The Comptroller Office’s prior audit from 2019 had found that the BID: 

  1. Spent $210,835 on security services for the Board Chair’s office outside of the district; 
  2. Did not get board approval for budget modifications;  
  3. Paid its executive director $25,242 to $38,664 more than other BID directors in FY2017;
  4. Did not monitor payroll transactions or have employees submit timesheets; 
  5. Did not follow rules around competitive contracting and purchasing, including disclosures for conflict of interest. 

Comptroller Lander’s new audit found that the 47th Street BID did not clean up its act and instead: 

  1. Continued to pay for security services for the Board Chair’s office outside of the district— $390,968 in FY2022 alone; 
  2. Paid its executive director $32,846 for time not worked on unauthorized leave, and additional gave him an unauthorized raise of $4,000; 
  3. Continued to fail to monitor payroll or have submitted timesheets; 
  4. Did not obtain board approvals before making payments to vendors nor have the bookkeeper review vendor contract pricing and terms. The BID did not competitively procure 5-out-of-6 procurements exceeding $20,000 (total procurement of $438,962) for maintenance, lobbying, and insurance. In addition, the BID did not maintain written agreements for 7 out of its 9 smaller vendors, totaling $151,293; 
  5. Repeatedly violated state law by only having a small handful of directors vote on executive, nominating, and audit committee appointments. The Board Chair appointed all of his own audit and website committee members and a non-ex-officio finance committee member, but the board did not approve these appointments. In addition, the BID improperly allowed people who do not own property or a business in the district to vote to elect officers and conduct business; 
  6. Charged Netflix at least $104,536 for the filming the TV series Kaleidoscope without approval by the City Council, Mayor’s Office of Media and Entertainment, and SBS; 
  7. Failed to submit contractor background checks to SBS, potentially violating conflict of interest rules; 
  8. Meanwhile, the audit found that only 2.9% of the 3,000 businesses within the Diamond District are members of the BID. 

BIDs are chartered by the City to deliver services to commercial districts to help keep them vibrant, clean, and safe, through street cleaning and sanitation, security, beautification, marketing and events, and other services. Each BID is run by a not-for-profit organization with a Board of Directors elected by its members.  

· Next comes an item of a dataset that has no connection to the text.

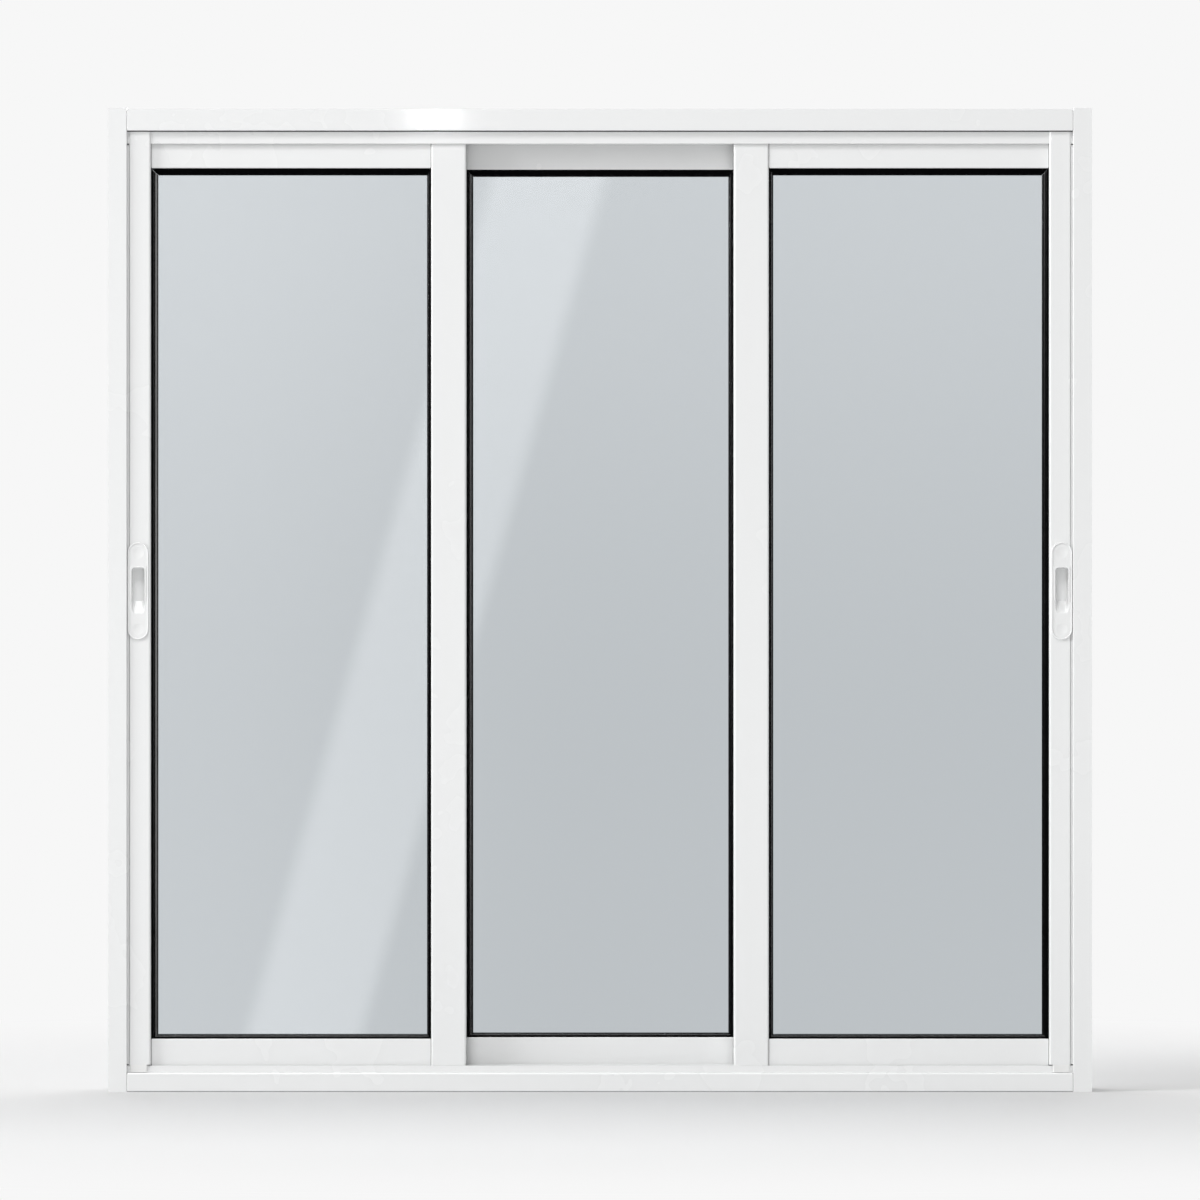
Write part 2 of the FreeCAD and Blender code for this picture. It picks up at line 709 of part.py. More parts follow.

The NYC Department of Finance (DOF) levies a special assessment, billed to property owners, to fund BID services, which are then voted on by property owners in the area. The City of New York collects the special assessment and then turns it over to the BID. 

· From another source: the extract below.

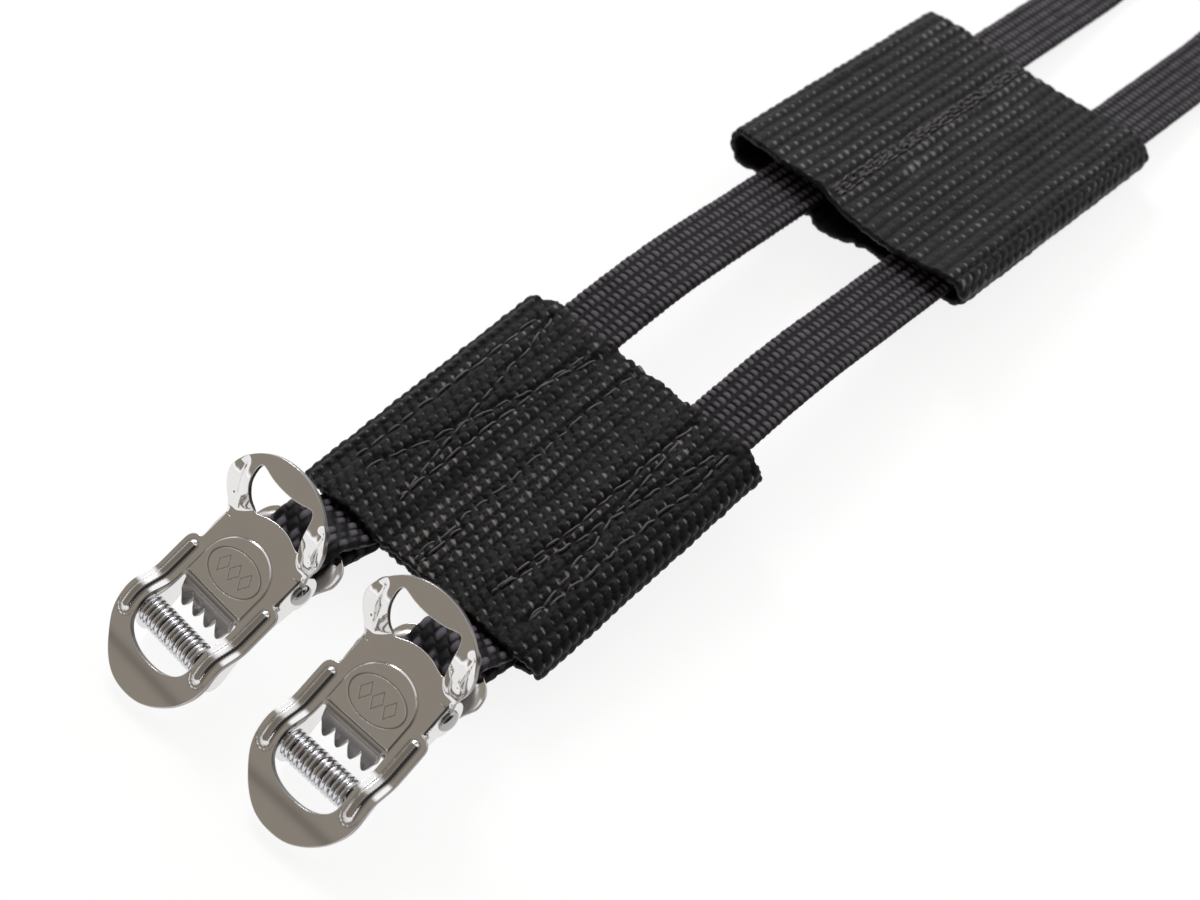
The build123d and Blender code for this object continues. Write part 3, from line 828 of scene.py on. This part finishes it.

The Comptroller, who holds a Class D position on each of NYC’s 76 BID boards of directors (along with SBS, the borough president, and the local councilmember), analyzed all 76 BIDs in 2023, which showed that the vast majority of BIDs follow applicable governance and fiscal guidelines.   

For the first time, the Comptroller has recommended that SBS instruct DOF to place the BID’s special assessment collections in escrow until the BID changes its by-laws, re-elects or appoints leadership, and agrees to implement the audit’s recommendations.  

Lander continued, “The 47th Street BID’s funds are collected by the City and delivered to the BID to enhance safety, security, and vibrancy for the 3,000 businesses, workers, and customers of the district – not for the benefit of its Board Chair and Executive Director. The City should withhold future funds until fundamental changes are made.”